**TASK BRIEF**
Copy only this: the line containing "for name, piece", the line containing "for node in", and every line between them, exactly as written.

**DATASET EXCERPT**
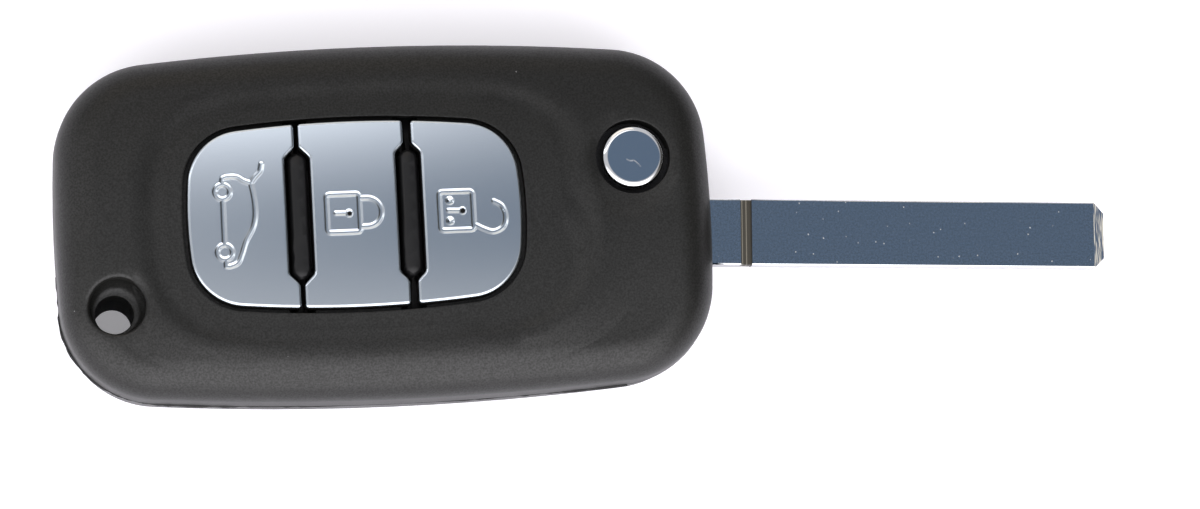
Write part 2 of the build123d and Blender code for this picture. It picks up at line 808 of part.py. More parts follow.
# Blade: flat ground bar, uncut, with a stop groove near the hub and a bevelled tip
blade_axis = Plane(
    origin=(pivot_x, pivot_y, blade_height),
    x_dir=hub_plane.x_dir,
    z_dir=-hub_plane.y_dir,
)
groove_plane = Plane(
    origin=hub_plane.from_local_coords((stop_groove_start, -blade_offset, blade_height)),
    x_dir=hub_plane.y_dir,
    z_dir=hub_plane.x_dir,
)
with BuildPart() as key_blade:
    with BuildSketch(hub_plane.offset(blade_height - blade_thickness / 2)) as blade_plan:
        with Locations((arm_front, -blade_offset)):
            Rectangle(blade_reach - arm_front, blade_width, align=(Align.MIN, Align.CENTER))
        chamfer(blade_plan.vertices().sort_by(Axis.X)[-2:], tip_corner)
        with Locations((tang_start, -blade_offset)):
            Rectangle(blade_reach / 2, tang_width, align=(Align.MIN, Align.CENTER))
    extrude(amount=blade_thickness)
    with BuildSketch(blade_axis):
        for side in (1, -1):
            with BuildLine():
                Polyline(
                    (blade_reach - tip_bevel_length, side * blade_thickness / 2),
                    (blade_reach, side * (blade_thickness / 2 - tip_bevel_depth)),
                    (blade_reach, side * blade_thickness / 2),
                    close=True,
                )
            make_face()
    extrude(amount=2 * arm_side, mode=Mode.SUBTRACT)
    with BuildSketch(groove_plane):
        Rectangle(2 * blade_width, 2 * blade_thickness)
        Rectangle(
            blade_width - 2 * stop_groove_depth,
            blade_thickness - 2 * stop_groove_depth,
            mode=Mode.SUBTRACT,
        )
    extrude(amount=stop_groove_width, mode=Mode.SUBTRACT)
    with BuildSketch(hub_plane):
        with Locations((roll_pin_x, -blade_offset)):
            Circle(roll_pin_radius + roll_pin_clearance)
    extrude(amount=case_height, mode=Mode.SUBTRACT)

# Slit spring pin through the arm and the tang
with BuildPart() as blade_roll_pin:
    with BuildSketch(hub_plane.offset(arm_bottom)):
        with Locations((roll_pin_x, -blade_offset)):
            Circle(roll_pin_radius)
            Circle(roll_pin_bore, mode=Mode.SUBTRACT)
            Rectangle(2 * roll_pin_radius, roll_pin_slit, align=(Align.MIN, Align.CENTER), mode=Mode.SUBTRACT)
    extrude(amount=arm_thickness)

# Plunger: slides in the barrel, and its two lugs lock the hub to the roof of the case
cap_bottom = release_cap_top - release_cap_height
stem_top = release_cap_top - release_cap_skin
with BuildPart() as release_plunger:
    with BuildSketch(hub_plane.offset(plunger_bottom)):
        Circle(bore_radius - plunger_clearance)
    extrude(amount=plunger_height)
    with BuildSketch(hub_plane.offset(lug_top - lug_height)):
        Rectangle(2 * barrel_radius, lug_width)
        Circle(lug_reach, mode=Mode.INTERSECT)
    extrude(amount=lug_height)
    with BuildSketch(hub_plane.offset(lug_top)):
        Circle(release_stem_radius)
    extrude(amount=stem_top - lug_top)
    with BuildSketch(hub_plane.offset(plunger_bottom)):
        Circle(spring_groove_outer)
        Circle(spring_groove_inner, mode=Mode.SUBTRACT)
        with Locations((spring_radius, spring_leg + spring_stop_gap)):
            Rectangle(spring_radius, spring_stop_width, align=(Align.CENTER, Align.MIN), mode=Mode.SUBTRACT)
    extrude(amount=spring_groove_depth, mode=Mode.SUBTRACT)

# Bright cap of the release button, pushed onto the plunger's stem
with BuildPart() as release_button:
    with BuildSketch(hub_plane.offset(cap_bottom)):
        Circle(release_cap_radius)
    extrude(amount=release_cap_height)
    fillet(release_button.faces().sort_by(Axis.Z)[-1].edges(), release_cap_edge_radius)
    with BuildSketch(hub_plane.offset(cap_bottom)):
        Circle(release_stem_radius)
    extrude(amount=stem_top - cap_bottom, mode=Mode.SUBTRACT)

# One spring turns the hub and lifts the plunger
spring_bottom = seat_flange_top + spring_seat_gap + spring_wire / 2
spring_height = plunger_bottom + spring_groove_depth - spring_seat_gap - spring_wire / 2 - spring_bottom
with BuildPart() as flip_spring:
    with BuildLine(hub_plane.offset(spring_bottom)) as coil:
        Helix(spring_height / spring_turns, spring_height, spring_radius)
    with BuildSketch(Plane(origin=coil.line @ 0, z_dir=coil.line % 0)):
        RegularPolygon(spring_wire / 2, spring_wire_sides, major_radius=False)
    sweep(path=coil.line, is_frenet=True)
    for end in flip_spring.faces().filter_by(GeomType.PLANE):
        extrude(to_extrude=end, amount=spring_leg)

# Spring seat: stays still in the floor, keyed by its square foot
with BuildPart() as spring_seat:
    with BuildSketch(Plane.XY.offset(wall - seat_key_depth)):
        with Locations((pivot_x, pivot_y)):
            Rectangle(seat_key_length, seat_key_width)
    extrude(amount=seat_key_depth)
    with BuildSketch(Plane.XY.offset(wall)):
        with Locations((pivot_x, pivot_y)):
            Circle(bore_radius - seat_flange_clearance)
    extrude(amount=seat_flange_thickness)
    with BuildSketch(Plane.XY.offset(seat_flange_top)):
        with Locations((pivot_x, pivot_y)):
            Circle(seat_spigot_radius)
    extrude(amount=seat_spigot_height)
    with BuildSketch(hub_plane.offset(seat_flange_top)):
        with Locations((0, -spring_leg - spring_stop_gap)):
            Rectangle(
                bore_radius - seat_flange_clearance,
                spring_stop_width,
                align=(Align.MIN, Align.MAX),
            )
        Circle(spring_radius + spring_wire / 2, mode=Mode.INTERSECT)
    extrude(amount=seat_stop_height)

# Cell contacts, bent from thin strip
contact_floor = wall + contact_thickness / 2
contact_plane = Plane(origin=(0, cell_y - contact_width / 2, 0), x_dir=(1, 0, 0), z_dir=(0, -1, 0))
with BuildPart() as contact_negative:
    with BuildSketch(contact_plane):
        with BuildLine():
            Polyline(
                (cell_x - contact_foot_length, contact_floor),
                (cell_x + contact_bend_start, contact_floor),
                (cell_x + contact_crest_reach, contact_floor + contact_crest_height),
                (cell_x + contact_tip_reach, contact_floor + contact_tip_height),
            )
        trace(line_width=contact_thickness)
    extrude(amount=-contact_width)

contact_upright_x = cell_x + cell_radius + cell_clearance + inner_wall / 2 + contact_thickness
with BuildPart() as contact_positive:
    with BuildSketch(contact_plane):
        with BuildLine():
            Polyline(
                (contact_upright_x + contact_foot_length, contact_floor),
                (contact_upright_x, contact_floor),
                (contact_upright_x, cell_wall_top - contact_hook),
                (contact_upright_x - contact_hook, cell_wall_top - contact_thickness),
            )
        trace(line_width=contact_thickness)
    extrude(amount=-contact_width)

# Screw that closes the case at the key-ring end
with BuildPart() as case_screw:
    with BuildSketch(Plane.XY.offset(screw_head_depth)):
        with Locations((screw_x, screw_y)):
            Circle(screw_head_radius)
    extrude(amount=screw_head_height)
    with BuildSketch(Plane.XY.offset(screw_head_depth + screw_head_height)):
        with Locations((screw_x, screw_y)):
            Circle(screw_radius)
    extrude(amount=screw_top - screw_head_depth - screw_head_height)
    with BuildSketch(Plane.XY.offset(screw_head_depth)):
        with Locations((screw_x, screw_y)):
            Rectangle(2 * screw_radius, screw_recess)
            Rectangle(screw_recess, 2 * screw_radius)
    extrude(amount=screw_recess, mode=Mode.SUBTRACT)

pieces = {
    "upper_case": upper_case.part,
    "lower_case": lower_case.part,
    "button_trunk": button_trunk,
    "button_lock": button_lock,
    "button_unlock": button_unlock,
    "keypad_mat": keypad_mat.part,
    "keypad_plate": keypad_plate.part,
    "flip_hub": flip_hub.part,
    "key_blade": key_blade.part,
    "blade_roll_pin": blade_roll_pin.part,
    "release_plunger": release_plunger.part,
    "release_button": release_button.part,
    "flip_spring": flip_spring.part,
    "spring_seat": spring_seat.part,
    "contact_negative": contact_negative.part,
    "contact_positive": contact_positive.part,
    "case_screw": case_screw.part,
}

os.makedirs("parts", exist_ok=True)
for name, piece in pieces.items():
    piece.label = name
    export_step(piece, f"parts/{name}.step")
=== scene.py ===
import math

import bmesh
import bpy
import numpy as np
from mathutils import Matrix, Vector


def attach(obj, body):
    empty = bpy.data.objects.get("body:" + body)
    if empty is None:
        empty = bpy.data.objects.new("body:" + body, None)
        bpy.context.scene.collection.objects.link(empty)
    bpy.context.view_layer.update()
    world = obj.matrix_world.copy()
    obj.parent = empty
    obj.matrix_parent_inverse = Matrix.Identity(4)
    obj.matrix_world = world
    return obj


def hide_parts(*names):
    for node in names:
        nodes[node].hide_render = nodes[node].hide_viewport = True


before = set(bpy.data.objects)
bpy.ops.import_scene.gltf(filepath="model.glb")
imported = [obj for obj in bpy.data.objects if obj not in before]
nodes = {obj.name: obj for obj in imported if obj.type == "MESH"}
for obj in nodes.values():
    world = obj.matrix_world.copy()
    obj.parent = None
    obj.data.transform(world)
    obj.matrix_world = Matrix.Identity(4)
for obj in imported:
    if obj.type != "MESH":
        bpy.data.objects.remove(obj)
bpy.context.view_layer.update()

MM = 0.001

# Camera: nearly straight above the key, a little to its left and near side, with a long lens
# and no shift. Its place and turn were fitted to the key's outline in the 1200 x 509 picture.
camera_place = (-42.25, -73.57, 494.81)
camera_turn_deg = (8.489, -7.116, -3.261)
camera_sensor = 36.0
camera_lens = 141.52

camera_data = bpy.data.cameras.new("camera")
camera_data.sensor_width = camera_sensor
camera_data.lens = camera_lens
camera = bpy.data.objects.new("camera", camera_data)
camera.location = [value * MM for value in camera_place]
camera.rotation_euler = [math.radians(value) for value in camera_turn_deg]
bpy.context.scene.collection.objects.link(camera)
bpy.context.scene.camera = camera
bpy.context.scene.view_settings.view_transform = "Standard"


# Light: a pale tent, brighter on its near side, with a dusky blue opening overhead, which the
# blade, the keys and the bright cap mirror. A bright band beyond it is for the keys' top edges, the
# room past the blade's tip is dark, and two soft boxes light the case's shoulders.
def linear(code):
    """Linear RGBA of an sRGB hex colour such as #8090a0."""
    channels = np.array([int(code[place : place + 2], 16) for place in (1, 3, 5)]) / 255
    low = channels / 12.92
    high = ((channels + 0.055) / 1.055) ** 2.4
    return (*np.where(channels <= 0.04045, low, high).tolist(), 1.0)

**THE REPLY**
for name, piece in pieces.items():
    piece.label = name
    export_step(piece, f"parts/{name}.step")
=== scene.py ===
import math

import bmesh
import bpy
import numpy as np
from mathutils import Matrix, Vector


def attach(obj, body):
    empty = bpy.data.objects.get("body:" + body)
    if empty is None:
        empty = bpy.data.objects.new("body:" + body, None)
        bpy.context.scene.collection.objects.link(empty)
    bpy.context.view_layer.update()
    world = obj.matrix_world.copy()
    obj.parent = empty
    obj.matrix_parent_inverse = Matrix.Identity(4)
    obj.matrix_world = world
    return obj


def hide_parts(*names):
    for node in names:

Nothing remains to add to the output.